Newman: How do we create development?
Salit: Yes. How do we create development? Exactly. Before we stop, I have to ask you your reactions to watching Governor Blagojevich at his first press conference since the scandal broke.
Newman: I thought he made a good case for stopping the rush to judgment. It’s funny to hear David Brooks critique Blagojevich for being “grandiloquent.”
Salit: Because?
Newman: Well, what did he want him to be? Humble? Brooks makes it sound like it’s surprising that Blagojevich would think that the whole world is against him. But what he leaves out is that the whole world is against him.
Salit: Yes. And it took about 3½ seconds for the whole world to line up there.
Newman: I thought what Mark Shields had to say was more balanced and more intelligent. It was not as pompous as Brooks. But I thought what Shields was saying was also surprising, because Shields observed this makes it hard for the Democratic Party. Yes. When the defendant gets to speak, they make it harder for the prosecutor. That’s true.
Salit: And the Democratic Party, more than any other player, wanted to make an example of him. Now, perhaps, it’s not going to be as easy as everybody thought.
Newman: Yes. Blagojevich has not behaved himself. They wanted him to behave himself. But what were they going to give him if he behaved himself? He’s obviously dead in the water politically.
Salit: Yes.
Newman: So, as someone correctly pointed out, his greatest leverage is that he still holds the governor’s seat.
Salit: That’s right.
Newman: If he gives that up, he has absolutely nothing. So, I thought he was good.

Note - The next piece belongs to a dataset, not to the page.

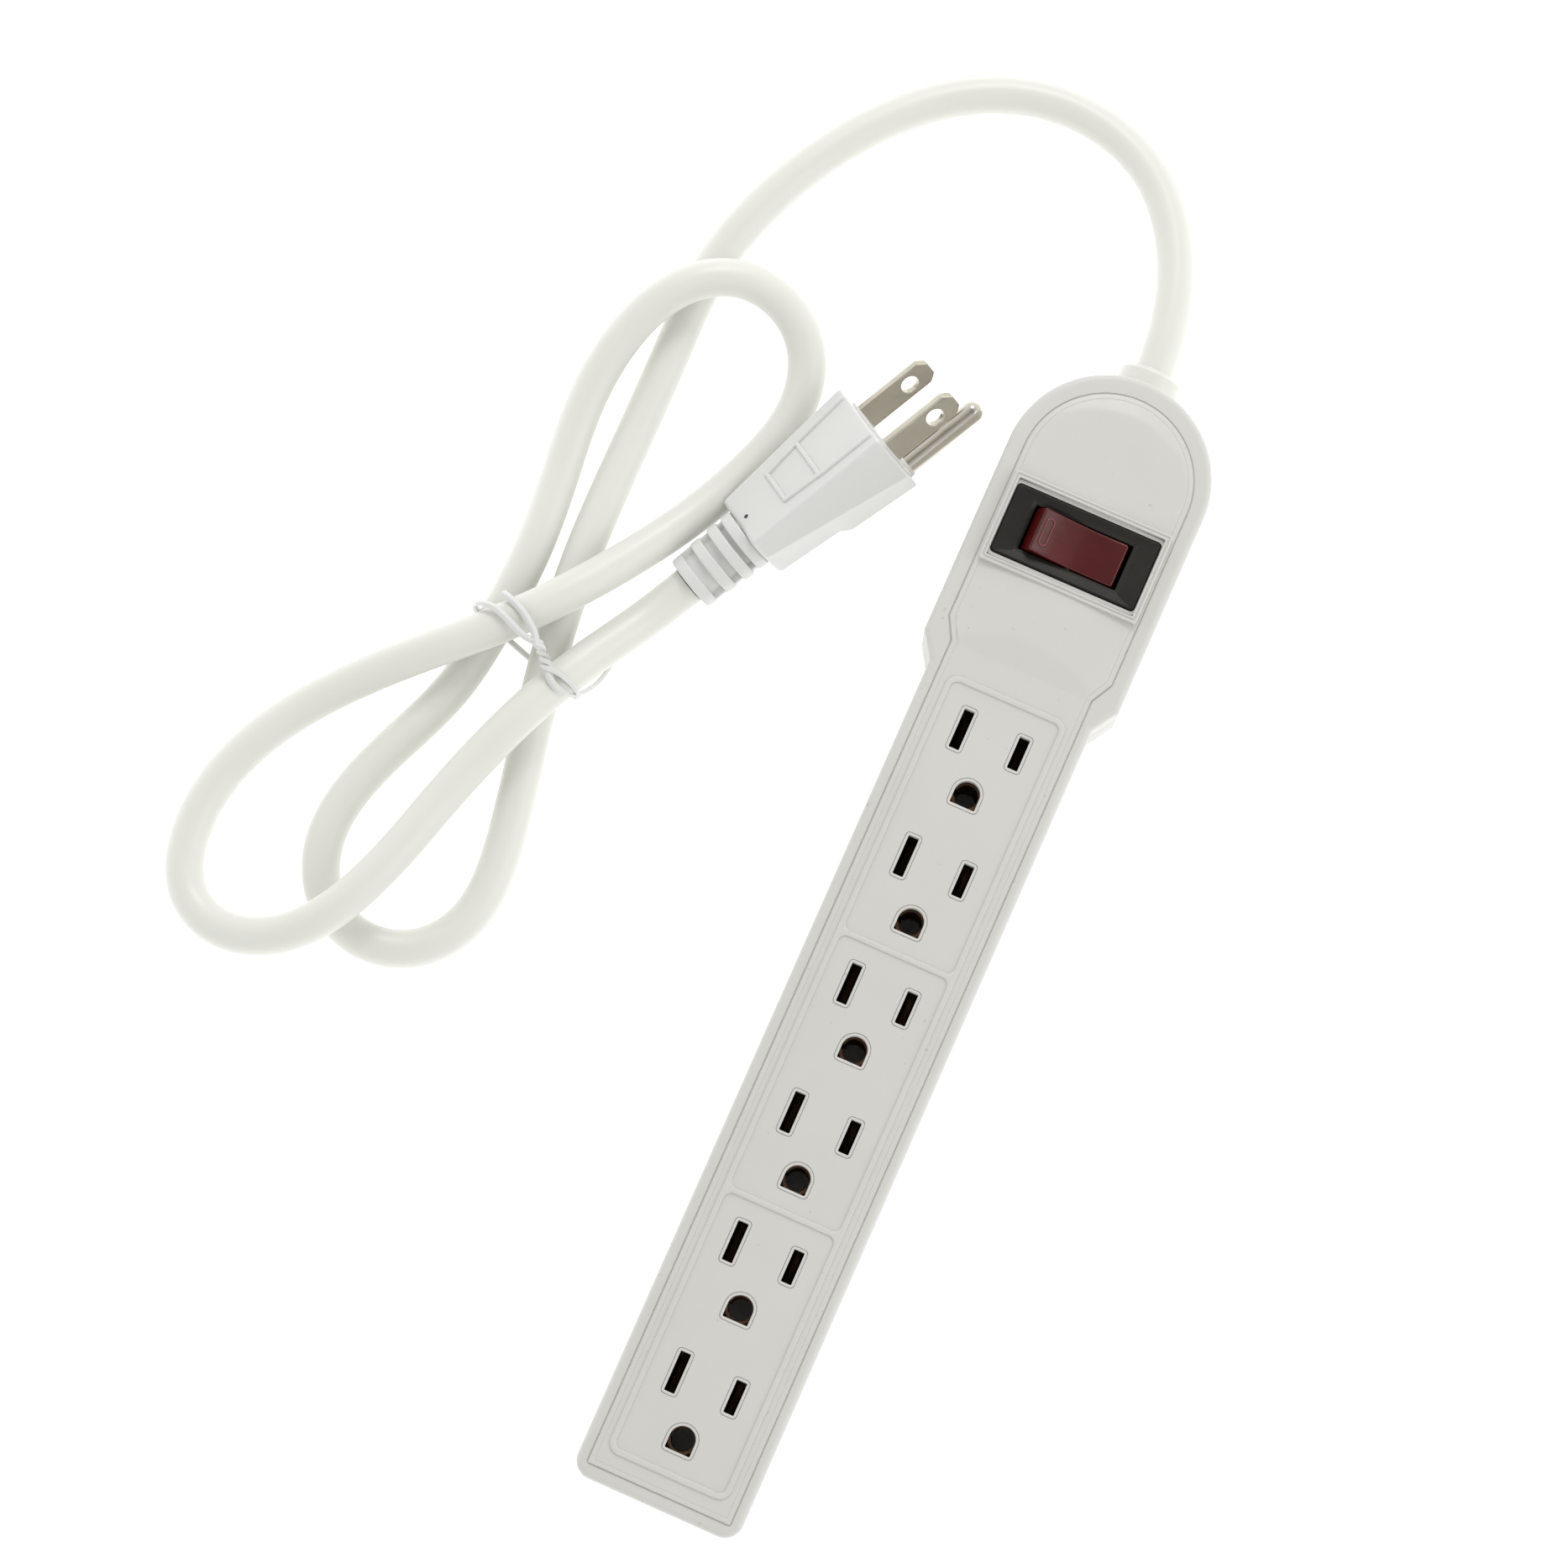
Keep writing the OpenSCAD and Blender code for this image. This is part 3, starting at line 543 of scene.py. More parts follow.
# bead round the three pairs of outlets
b.loft([b.flat(bead_out(o), z) for o, z in [(0.0, 24.0), (-0.03, 24.2), (-0.12, 24.33), (-0.26, 24.38)]])
for cy in PANELS:
    b.loft([b.flat(bead_in(cy, o), z) for o, z in [(0.26, 24.38), (0.12, 24.33), (0.03, 24.2), (0.0, 24.0)]])
b.fill([bead_out(-0.26)] + [bead_in(cy, 0.26) for cy in PANELS], 24.38)
for n, cy in enumerate(PANELS):
    b.fill([bead_in(cy, 0.0)] + [h(LIP[0][0]) for i, h in HOLES if i // 2 == n], FACE)
for i, h in HOLES:
    b.loft([b.flat(h(o), z) for o, z in LIP])
# crowned head with the switch opening
well = rrect(32.6, 17.0, 0.5, 0, SW_Y, 4)
well_d = []
for k in range(len(well)):
    p, q = well[k], well[(k + 1) % len(well)]
    m = max(1, int(math.hypot(q[0] - p[0], q[1] - p[1]) / 0.8))
    well_d += [(p[0] + (q[0] - p[0]) * j / m, p[1] + (q[1] - p[1]) * j / m) for j in range(m)]
grid = []
gx, gy = 0.55, 0.55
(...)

Salit: I liked his line: ‘I know there are powerful forces against me. But I have one powerful ally. The truth.’
Newman: One of the pundits, I think it was Shields, said, ‘You look at that clip and you see how he could get elected.’ What a strange thing to say given that he has gotten elected. What better evidence could you have that he could get elected? He was elected.
Salit: That’s right. He wasn’t appointed. He was elected. Thanks Fred.